> [Dataset extract]:
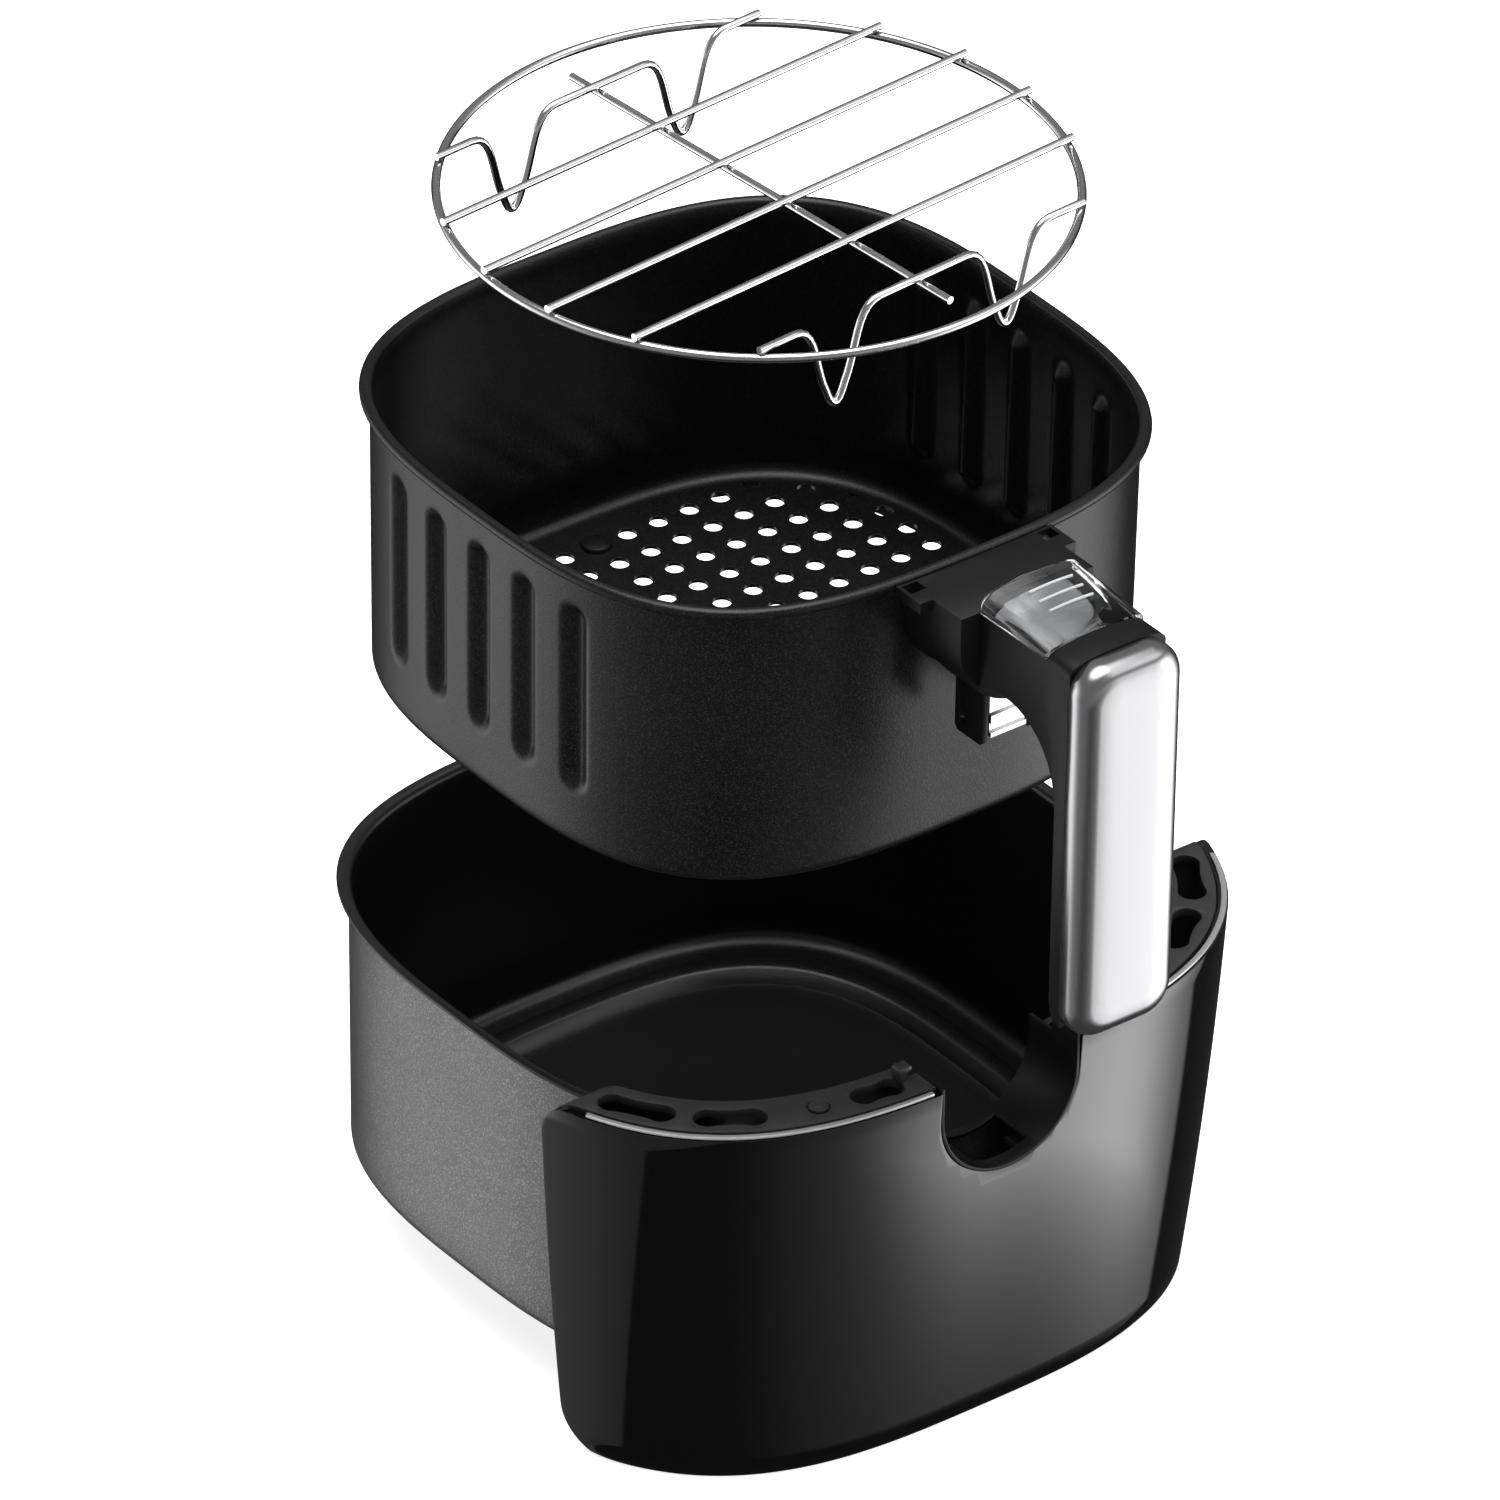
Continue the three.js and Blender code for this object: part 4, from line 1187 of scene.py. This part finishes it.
# ---------------------------------------------------------------- basket
@dataclass
class Basket(Piece):
    """The basket with its rolled rim, pressed grooves and perforated floor."""

    bead_half: float = 110.2
    bead_radius: float = 2.0
    wall_half: float = 109.2
    base_half: float = 108.2
    sheet: float = 1.4
    depth: float = 103.0
    power: float = 3.03
    fillet: float = 5.0
    floor_rise: float = 6.1
    floor_half: float = 94.0
    groove_depth: float = 4.0
    groove_width: float = 12.4
    groove_spacing: float = 23.0
    groove_top: float = -11.0
    groove_bottom: float = -82.0
    groove_zone: Point2 = (-91.0, -1.0)
    hole_pitch: float = 12.6
    hole_radius: float = 3.2
    field_half: float = 96.0
    hole_columns: int = 15
    hole_rows: int = 14
    boss_place: float = 81.9

    def levels(self) -> list[Point2]:
        """The closed section of the wall: up outside, round the bead and down inside.

        Returns:
            Pairs of half size and height.
        """
        t, bottom, r = self.sheet, -self.depth, self.fillet
        slope = (self.wall_half - self.base_half) / self.depth
        outer = [(self.floor_half + 0.2, bottom + self.floor_rise), (self.floor_half + 1.2, bottom + 5.6)]
        outer += [(self.floor_half + 3.4, bottom + 0.6), (self.floor_half + 4.2, bottom)]
        outer += arc(self.base_half - r, bottom + r, r, -90, 0, 7)
        rows = [-96, -90, -86, -83.5, -82, -80.8, -79.6, -78.4, -77.2, -76, -74.5, -72]
        rows += [-64, -56, -48, -40, -32, -24, -21, -18.8, -17, -15.8, -14.6, -13.4, -12.2, -11]
        rows += [-9.4, -7, -4.5]
        outer += [(self.wall_half + z * slope, z) for z in rows]
        bead = arc(self.bead_half, 0, self.bead_radius, -120, 160, 16)
        inner = [(self.wall_half - t + z * slope, z) for z in reversed(rows)]
        foot = arc(self.base_half - r - t * 0.5, bottom + r + t * 0.7, r - 0.6, 0, -90, 7)
        step = [(self.floor_half + 5.2, bottom + t + 0.1), (self.floor_half + 3.6, bottom + 2.2)]
        step += [(self.floor_half + 1.0, bottom + 6.9), (self.floor_half + 0.2, bottom + 7.5)]
        return outer + bead + inner + foot + step

    def angles(self) -> list[float]:
        """Columns, close together where the grooves are.

        Returns:
            Their angles in radians.
        """
        half, found = self.wall_half, []
        for i in range(-52, 53):
            y = i * 1.1
            x = half * (1 - (abs(y) / half) ** self.power) ** (1 / self.power)
            found += [math.atan2(x, -y), math.atan2(-x, -y)]
        edge = max(a for a in found if a > 0)
        low = min(a for a in found if a > 0)
        found += [low * i / 34 for i in range(-33, 34)]
        found += [edge + (2 * math.pi - 2 * edge) * i / 68 for i in range(1, 68)]
        return sorted(a % (2 * math.pi) for a in found)

    def pressed(self, y: float, z: float) -> float:
        """How deep the side wall is pressed in at a place, in millimetres.

        Args:
            y: the place along the wall.
            z: its height.

        Returns:
            The depth.
        """
        nearest = min(max(round(y / self.groove_spacing), -2), 2) * self.groove_spacing
        r = self.groove_width / 2
        low, high = self.groove_bottom + r, self.groove_top - r
        away = math.hypot(y - nearest, z - min(max(z, low), high))
        return self.groove_depth * eased(clamp((r - away) / r))

    def build_wall(self) -> None:
        """The wall with its bead and grooves."""
        points, faces = vessel(self.levels(), self.angles(), self.power, closed=True)
        for point in points:
            x, y, z = point
            low, high = self.groove_zone
            if low < z < high and abs(x) > max(abs(y), self.floor_half + 4):
                depth = self.pressed(y, z)
                lean = math.atan((abs(y) / abs(x)) ** (self.power - 1)) * math.copysign(1, y)
                point[0] -= math.copysign(depth * math.cos(lean), x)
                point[1] -= depth * math.sin(lean)
        made = make_object("basket_wall", points, faces, self.lift)
        self.dress(smooth(made, 40), Slot.BASKET, Body.BASKET, "basket_body")

    def build_floor(self) -> None:
        """The raised floor with its drain holes and two small bosses."""
        low, high = -self.depth + self.floor_rise, -self.depth + self.floor_rise + self.sheet
        half = self.floor_half + 0.6
        outline = [superellipse(a, half, half, self.power) for a in even_angles(120)]
        plate = prism("basket_floor", outline, "z", low, high, self.lift)
        drain_tree().apply(
            plate, pitch=self.hole_pitch * MM, hole_radius=self.hole_radius * MM,
            columns=self.hole_columns, rows=self.hole_rows, field_half=self.field_half * MM,
            depth=6 * MM, height=(low + self.lift) * MM, material=self.palette[Slot.BASKET],
        )
        soften(plate, 0.25, 1, 50)
        self.dress(smooth(plate), Slot.BASKET, Body.BASKET)
        for side, word in ((-1, "front"), (1, "back")):
            rings = [
                [(x, y, z) for x, y in screw_outline(0, side * self.boss_place, radius, 28)]
                for radius, z in ((5.2, high - 0.4), (5.2, high + 0.5), (4.7, high + 1.3), (3.6, high + 1.6))
            ]
            boss = loft(f"floor_boss_{word}", rings, self.lift)
            self.dress(smooth(boss), Slot.BASKET, Body.BASKET)

    def build(self) -> None:
        """Makes the basket."""
        self.build_wall()
        self.build_floor()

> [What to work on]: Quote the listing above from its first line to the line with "and down inside.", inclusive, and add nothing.

> [Response]:
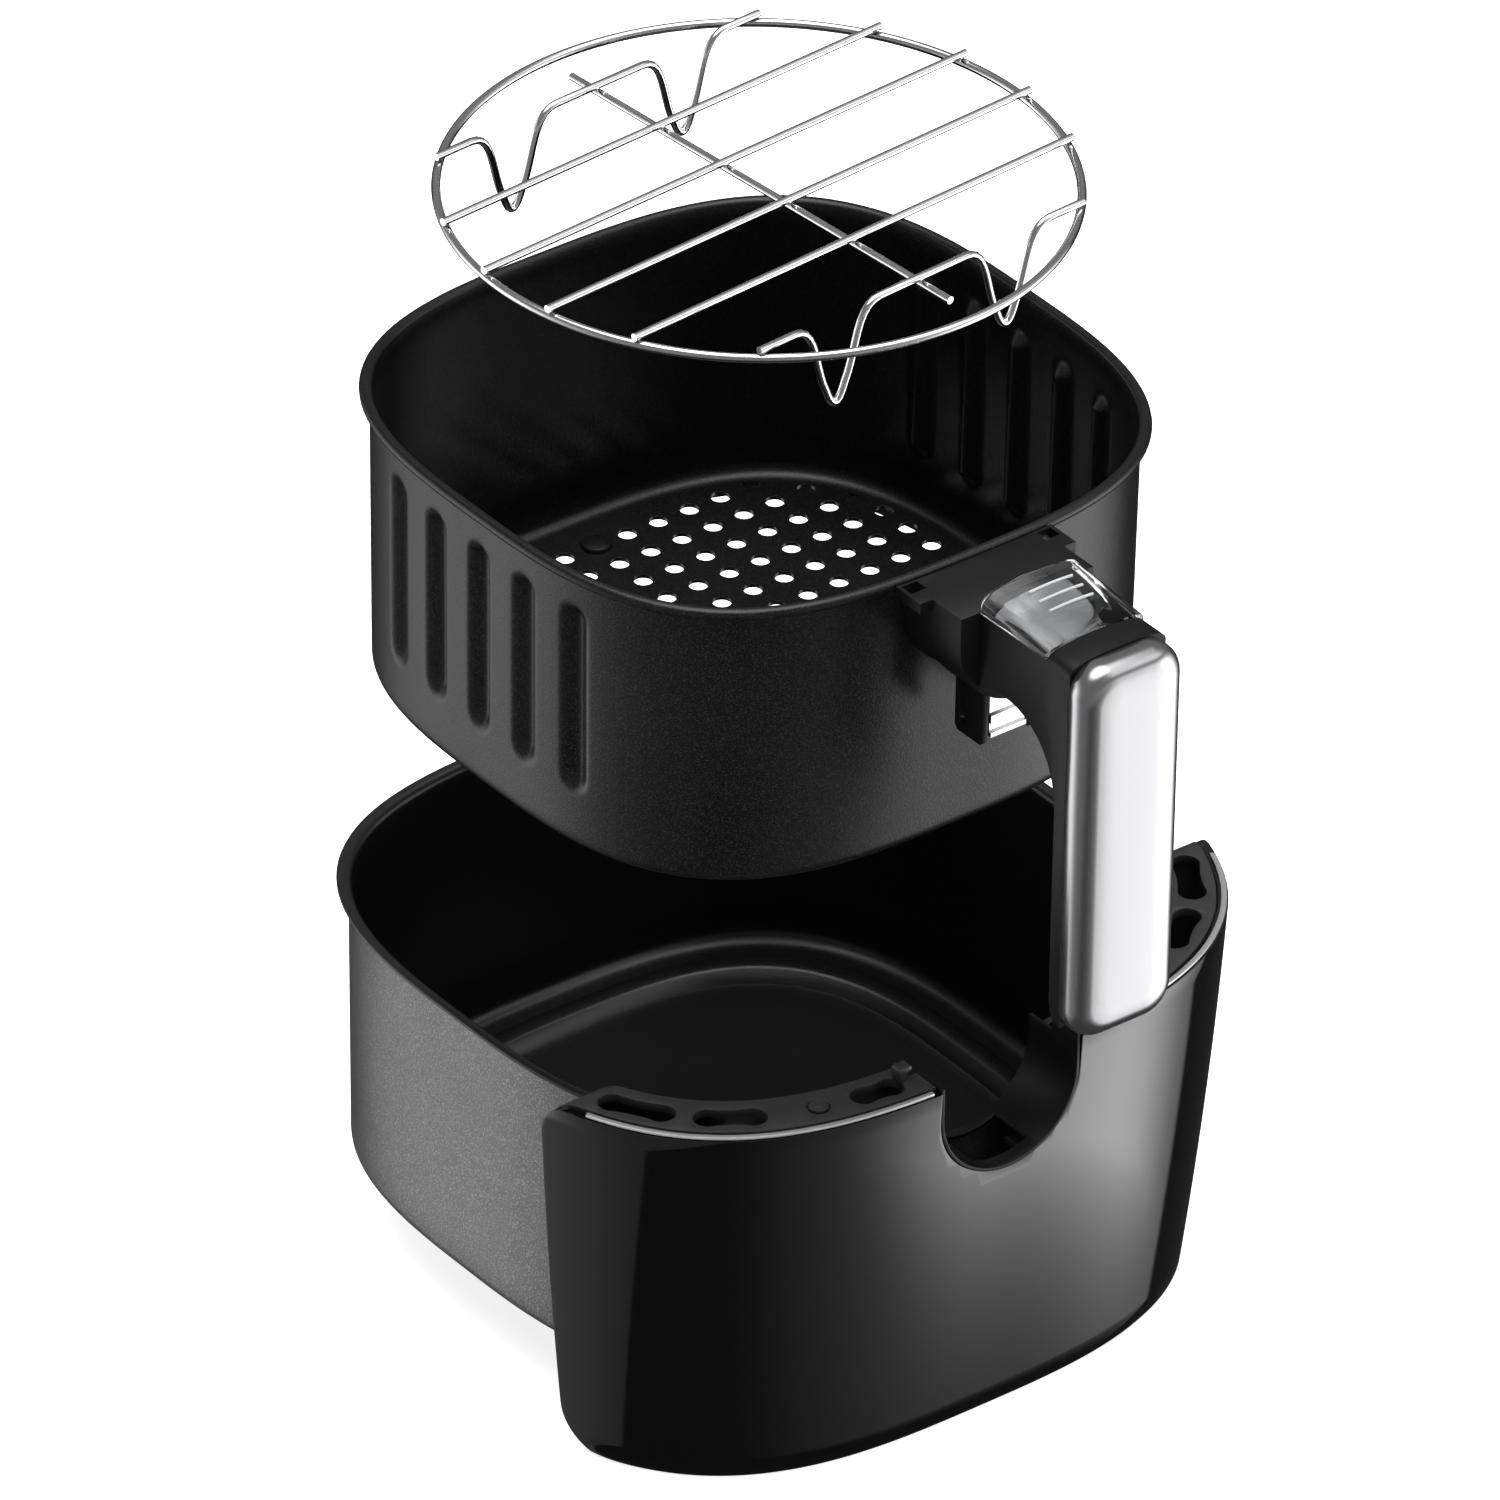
Continue the three.js and Blender code for this object: part 4, from line 1187 of scene.py. This part finishes it.
# ---------------------------------------------------------------- basket
@dataclass
class Basket(Piece):
    """The basket with its rolled rim, pressed grooves and perforated floor."""

    bead_half: float = 110.2
    bead_radius: float = 2.0
    wall_half: float = 109.2
    base_half: float = 108.2
    sheet: float = 1.4
    depth: float = 103.0
    power: float = 3.03
    fillet: float = 5.0
    floor_rise: float = 6.1
    floor_half: float = 94.0
    groove_depth: float = 4.0
    groove_width: float = 12.4
    groove_spacing: float = 23.0
    groove_top: float = -11.0
    groove_bottom: float = -82.0
    groove_zone: Point2 = (-91.0, -1.0)
    hole_pitch: float = 12.6
    hole_radius: float = 3.2
    field_half: float = 96.0
    hole_columns: int = 15
    hole_rows: int = 14
    boss_place: float = 81.9

    def levels(self) -> list[Point2]:
        """The closed section of the wall: up outside, round the bead and down inside.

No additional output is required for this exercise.